Going Green: St. Patrick’s Day Celebrations Around the Country

When you think about St. Patrick’s Day, you probably think about wearing green, four-leaf clovers, leprechauns, and the Irish. Even if you’re not Irish, it can be a fun day to celebrate and many cities host large parades or other unique events. If you are looking for the best places to celebrate St. Patrick’s Day, here are some of our top picks:

  • Kansas City, MO: St. Patrick’s Day celebrations have been going on since 1873 and this city does it big. The day starts with a Gaelic Mass and then hosts a famous St. Patrick’s Day parade, complete with a bagpiper.

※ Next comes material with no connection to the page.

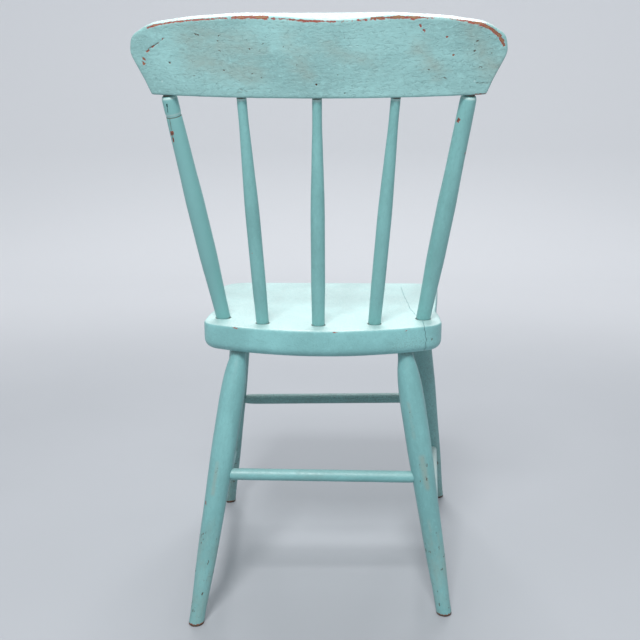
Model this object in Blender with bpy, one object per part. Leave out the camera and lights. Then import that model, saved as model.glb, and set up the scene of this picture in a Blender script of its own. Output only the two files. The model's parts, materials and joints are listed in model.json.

The streets fill with floats, bands, and other crowd-pleasing entertainment.
  • Dublin, OH: Being one of the ten cities in the U.S. named Dublin, it’s expected to celebrate big on St. Patrick’s Day. The city puts on a mile-long parade with over 100 floats, bands, bagpipers, and a Grand Leprechaun. Keep in mind: the celebration is usually held around March 12, a few days ahead of the holiday.
  • Savannah, GA: This southern city has been celebrating St. Patrick’s Day since 1813 and goes big. The city boasts a 3-hour parade, dyed-green fountains, and crowds over 400,000. If you plan ahead of time, you can get a Historic District hotel room facing the parade route.
  • New York, NY: Around 2 million people attend the St. Patrick’s Day parade in New York City, an event which began in 1762. The parade begins at 44th Street and winds its way throughout the city, lasting between 5 to 6 hours. It’s led by a military unit and is a foot-powered parade – no cars or floats allowed.
  • Chicago, IL: The first St. Patrick’s Day parade took place in 1843, and then in the 1960s the city started dying the Chicago River a bright Kelly green. The parade is often held a few days before St. Patrick’s Day and is full of floats and Irish dancers. For a small fee, you can sponsor the parade and enjoy a seat in the Parade Grandstand.
  • Boston, MA: Nearly a quarter of Massachusetts’ residents claim Irish ancestry, making it the nation’s most Irish state. Since 1901, South Boston has been home to the city’s parade with thousands of marchers, floats, and of course, bagpipers. The Boston parade attracts over 850,000 attendees each year, so be sure to book early if you are planning a trip.

Almost every city has some way of celebrating St. Patrick’s Day: parades, concerts, and other festive events. So, if you’re not traveling to one of these cities this year, you can still put on your green and celebrate with your friends. Slainte!